While sometimes accurate data is not possible, due to the data collection process’s human component, creating parameters on data intake reduces inaccuracies. For instance, analyzing datasets manually at random will give you insights into how accurately consumers are inputting data. At first glance, some datasets may look complete, but that doesn’t necessarily equate to accuracy.

4. Reduce noise in data

Noisy data can create unnecessary complexities and convoluted datasets.

For instance, there may be duplicates in your data or misspellings in entries that cause errors in the data analysis process. Reducing noise in data can be done by data matching, which compares individual data points with one another to find duplicates, misspellings, and excessive data (data that is not necessarily a duplicate but is implied in other data entry points).

5. Identify empty values in your data

Incomplete or missing data can negatively affect the quality of your datasets, and in some cases create more extensive data reading errors depending on which data profiling tools you are using. The larger the number of empty values the more inaccurate your data becomes. Therefore, ensuring completeness throughout the data collection process is essential to guaranteeing data quality.
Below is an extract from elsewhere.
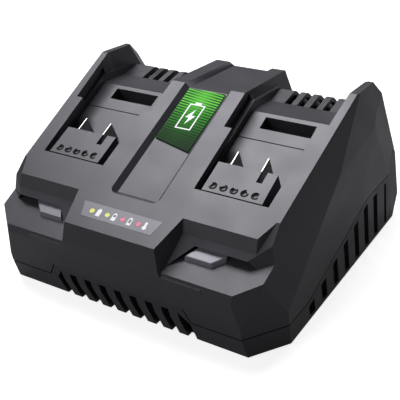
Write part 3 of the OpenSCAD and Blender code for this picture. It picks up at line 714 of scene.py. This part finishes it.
class CHARGER_OT_stage(bpy.types.Operator):
    """Pale floor, soft lamps and the camera"""
    bl_idname = "charger.stage"
    bl_label = "Studio"

    def execute(self, context):
        mesh = bpy.data.meshes.new("studio_floor")
        mesh.from_pydata([(-6, -6, 0), (6, -6, 0), (6, 6, 0), (-6, 6, 0)], [], [(0, 1, 2, 3)])
        mesh.materials.append(floor_material())
        floor = bpy.data.objects.new("studio_floor", mesh)
        floor.location.z = -0.0002
        context.scene.collection.objects.link(floor)
        world_light(level=0.06, seen_level=1.0)
        for lamp in LAMPS:
            softbox(*lamp)
        place_camera()
        context.scene.view_settings.view_transform = "Standard"
        return {"FINISHED"}


class CHARGER_PT_panel(bpy.types.Panel):
    """Sidebar list of the charger's pieces"""
    bl_label = "Battery Charger"
    bl_space_type = "VIEW_3D"
    bl_region_type = "UI"
    bl_category = "Charger"

    def draw(self, context):
        layout = self.layout
        for group in (context.scene.charger_sizes, context.scene.charger_colours):
            column = layout.column()
            for name in group.__annotations__:
                column.prop(group, name)
        for operator in OPERATORS:
            layout.operator(operator.bl_idname)


OPERATORS = (CHARGER_OT_case, CHARGER_OT_bays, CHARGER_OT_contacts, CHARGER_OT_light_guides,
             CHARGER_OT_legend, CHARGER_OT_badge, CHARGER_OT_electronics, CHARGER_OT_fan,
             CHARGER_OT_fixings, CHARGER_OT_stage)
CLASSES = (ChargerSizes, ChargerColours) + OPERATORS + (CHARGER_PT_panel,)


def register():
    for cls in CLASSES:
        bpy.utils.register_class(cls)
    bpy.types.Scene.charger_sizes = bpy.props.PointerProperty(type=ChargerSizes)
    bpy.types.Scene.charger_colours = bpy.props.PointerProperty(type=ChargerColours)


def unregister():
    del bpy.types.Scene.charger_colours
    del bpy.types.Scene.charger_sizes
    for cls in reversed(CLASSES):
        bpy.utils.unregister_class(cls)


def main():
    register()
    bpy.ops.charger.case()
    bpy.ops.charger.bays()
    bpy.ops.charger.contacts()
    bpy.ops.charger.light_guides()
    bpy.ops.charger.legend()
    bpy.ops.charger.badge()
    bpy.ops.charger.electronics()
    bpy.ops.charger.fan()
    bpy.ops.charger.fixings()
    bpy.ops.charger.stage()


if __name__ == "__main__":
    main()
6. Invest in data quality best practices

According to Experian, human data entry errors account for 59% of reported inaccuracies. Similar to implementing best practices in the workplace, it is also critical to have best practices for your dataset collection process. Communicating and interpreting your datasets consistently throughout your company will increase the quality in which your business utilizes said data. Establishing company-wide best practices for your dataset process will ensure consistency and quality.

Wrapping up

Data quality affects all facets of business operations. With this in mind, obtaining and maintaining quality data is a priority in a successful business.